One thing you’ll notice immediately is that we’ve added a suffix to the version number. Each upload to SymbolSource is identified separately. We then do a form of reference counting on all of the symbols and sources, so there is no cost to that. But in case you upload different builds with the same version number, all of them will be available to clients. Unless of course you decide to delete a package. Which is now a fully supported self-service operation!

Deleting a symbol package

If you know the SymbolSource version string of your package, deleting is as simple as running this command:

> nuget delete SymbolSource.DemoLibrary 1.0.0.0-at-0E8H51 a0f4e24d-851f-4327-a9ec-181d335e7e95/@TripleEmcoder -source https://nuget.smbsrc.net
Deleting SymbolSource.DemoLibrary 1.0.0.0-at-0E8H51 from the 'https://nuget.smbsrc.net'.
SymbolSource.DemoLibrary 1.0.0.0-at-0E8H51 was deleted successfully.

Once again NuGet will lie a bit, as this is an asynchronous operation. But you will get the same friendly tweets if you include your username with the API key, as I did above.

But what if you didn’t push with Twitter notifications enabled, and are now at a loss as to what the version string is?
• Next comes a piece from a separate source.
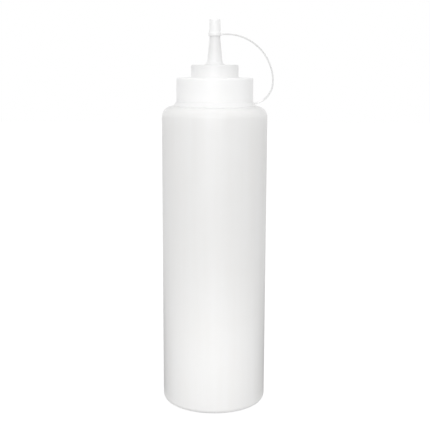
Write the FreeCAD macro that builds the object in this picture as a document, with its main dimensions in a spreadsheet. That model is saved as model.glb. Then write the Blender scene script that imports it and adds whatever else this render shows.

No worries, you can query SymbolSource as any other package source and find out what the version is.

Before we talk about that, however, if you really want to remove your content from SymbolSource, run this too:

> nuget delete SymbolSource.DemoLibrary 1.0.0.0-at-0E8H51 a0f4e24d-851f-4327-a9ec-181d335e7e95 -source https://nuget.smbsrc.net/,all,original
Deleting SymbolSource.DemoLibrary 1.0.0.0-at-0E8H51 from the 'https://nuget.smbsrc.net'.
SymbolSource.DemoLibrary 1.0.0.0-at-0E8H51 was deleted successfully.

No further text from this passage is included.